Une barque bleue quitte la berge sablonneuse. Elle fait quelques mètres puis se fait légèrement
emporter par les remous endormis du Mékong. Le moteur travaille, crachote un peu, je l’entends
depuis mon promontoire qui donne sur le fleuve et sur le va-et-vient des bateaux. Je met ma main en
visière. Le passager est invisible, noyé dans l’ombre du toit couvrant. Je devine seulement un pan de
chemise orange qui passe parfois sous le soleil et s’illumine : Johannes me fait un signe. Je le lui rends
en prenant garde de ne pas lâcher mon appareil photo.
Enfin, la barque accoste sur l’autre rive, là où, trois jours plus tôt, j’étais arrivé avec mon vélo.
Johannes enfile son sac à dos. Il me lance peut-être un dernier regard puis, déjà à moitié dévoré par la
végétation et la distance, il disparaît complètement.

Bon.

Je sens en moi un sentiment d’urgence, il faut se mettre en route. La journée va être longue :
aujourd’hui, je passe la frontière entre le Laos et le Cambodge puis je dois encore me rendre à la ville
la plus proche, à une soixantaine de kilomètres de la douane. Pourtant, je n’ai pas envie d’esquisser le
moindre geste. Ces trois derniers jours étaient simplement magiques. Une page complètement
différente de ce que j’avais vécu jusque-là. Et le fait de repartir, c’est aussi replonger dans l’inconnu,
avec tout son lot d’aventures et de mésaventures. Les crevaisons, les déviations, la poussière des
camions, mais aussi les rencontres, les enfants qui me courent après en riant, les villes perdues du fin
fond de l’arrière-pays. Ce subtil mélange qui donne lieu à toute la spontanéité du voyage en vélo où
tout, tout!, peut arriver.

Bon.

Je regarde à nouveau la berge qui me fait face, où Johannes a disparu depuis longtemps. Si je n’ai pas
envie de bouger, c’est aussi parce que je m’apprête à quitter les 4000 îles, cette région enchanteresse
du sud du Laos. Les paysages sont magnifiques et depuis que j’y suis arrivé, je n’ai que de
merveilleuses expériences. Je sais que les routes qui m’attendent ne sont plus ces petits chemins
terreux, assoupis de soleil et de fraîcheur. C’est sûrement le retour de la poussière, voire peut-être
même des camions chinois ?

Bon !

Dernier regard sur la berge d’en face, courage Johannes, je te souhaite tout le meilleur. C'est fou
comme il est possible de faire d'incroyables rencontres pour repartir presque aussitôt dans sa direction
solitaire. J’enfourche mon vélo.

C’est en traversant le village principal que mes sourcils se froncent : ma chaîne fait définitivement un
bruit étrange. Je m’arrête, observe sans vraiment savoir quoi repérer.
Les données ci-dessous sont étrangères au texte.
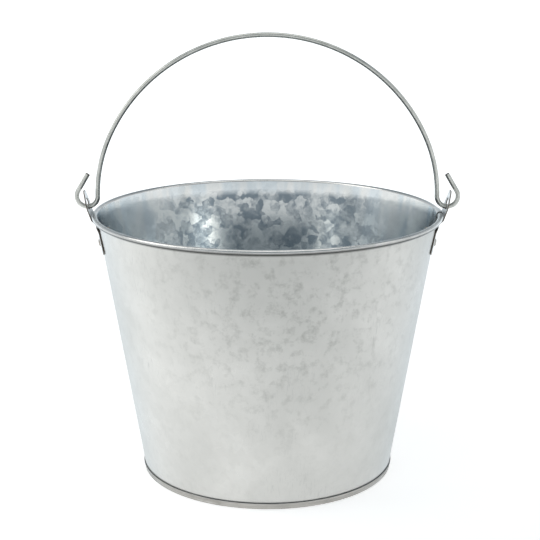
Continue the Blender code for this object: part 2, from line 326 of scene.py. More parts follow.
def wall_section(azimuth, lap):
    """The wall's closed outline where the sheet is moved in by lap, a share of the lap's rise."""
    offset = lap * LAP_RISE
    base = WALL_BASE + (LAP_BASE - WALL_BASE) * (lap > 0.5)
    start = math.pi - TAPER
    curl = [polar(BEAD_CENTRE, CURL_RADIUS + offset, start)]
    curl += arc(BEAD_CENTRE, CURL_RADIUS + offset, start, CURL_END, CURL_STEPS)
    foot = wall_middle(base, -offset)
    straight = [foot.lerp(curl[0], step / WALL_STEPS) for step in range(WALL_STEPS)]
    straight = [point + WALL_NORMAL * wall_waver(azimuth, point.y) for point in straight]
    return sheet_loop(straight + curl, WALL_SHEET), len(straight), len(curl)


def make_wall(outside, inside, bead, edge):
    """One sheet from its rear end at LAP_START, round the bucket, to its front end at LAP_END."""
    azimuths = evenly(LAP_START, LAP_END, LAP_STEPS)
    azimuths += evenly(LAP_END, LAP_END + LAP_RAMP, LAP_RAMP_STEPS)[1:]
    azimuths += evenly(LAP_END + LAP_RAMP, LAP_END + math.tau, TURN_STEPS)[1:]
    loops = []
    for azimuth in azimuths:
        lap = 1 - smoothstep((azimuth - LAP_END) / LAP_RAMP)
        section, straight, curl = wall_section(azimuth, lap)
        loops.append([spun(point, azimuth) for point in section])
    verts, faces = skin(loops, closed=False)
    count = len(loops[0])
    side = straight + curl
    outer, inner, curled, cut = range(4)
    indices = []
    for index in range(len(faces)):
        step = index % count
        cut_end = index >= len(faces) - 2
        if cut_end or side - 1 <= step < side + 2 or step >= 2 * side + 1:
            indices.append(cut)
        elif step < straight:
            indices.append(outer)
        elif step < side + 1 + curl:
            indices.append(curled)
        else:
            indices.append(inner)
    wall = new_piece("wall", verts, faces, [outside, inside, bead, edge], indices)
    stands_for(wall, "wall_shell", "bucket")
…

Les locaux me regardent, assis
derrière un comptoir d’un magasin de produits importés, adossé à un mur avec un enfant dans les bras
ou simplement debout au milieu de la rue. Un homme vient jeter les mêmes regards intrigués sur mes
maillons, je lui demande si ça « looks okay for you ? ».

« Okay okay okay » répète-t-il.

Heureux d’avoir sous la main un spécialiste, je lui dis : « is this normal ? The sound of the… you
know the… comment on dit en anglais… la chaîne là » - je pointe la partie correspondante.
Avant même que j’aie cherché la traduction sur internet , il me dit :

« Okay okay okay ».

« Sure ? ».

« Okay okay okay ». Il me sourit. Je lui souris en retour mais je commence à douter de son expertise.
Je me remet en route sans avoir rien résolu mais peut-être que le déni offre des solutions inattendues.
Et effectivement, après deux ou trois kilomètres, ma chaîne finit par se taire. Je ne sais pas si c’est bon
signe mais je m’en satisfait.

Rapidement, après une traversée en bateau, la route change. Le paysage avec elle, ou l’inverse. Je
débarque sur des routes asphaltées sur lesquels mon vélo semble voler. Mais je le sens : plus rien de
touristique aux environs. De grandes forêts à perte de vue, des petits villages qui n’ont plus le charme
de ceux que j’ai pu traversé à mon arrivée dans les îles. Une sorte de vide ambiant flotte partout sur
mon itinéraire. Des ponts ultra-modernes où je tourne quelques plans dans le silence, de longs virages
bitumeux ou mes roues adhèrent à la perfection, et parfois quelques panneaux qui arborent fièrement
leurs caractères que personne ne lit.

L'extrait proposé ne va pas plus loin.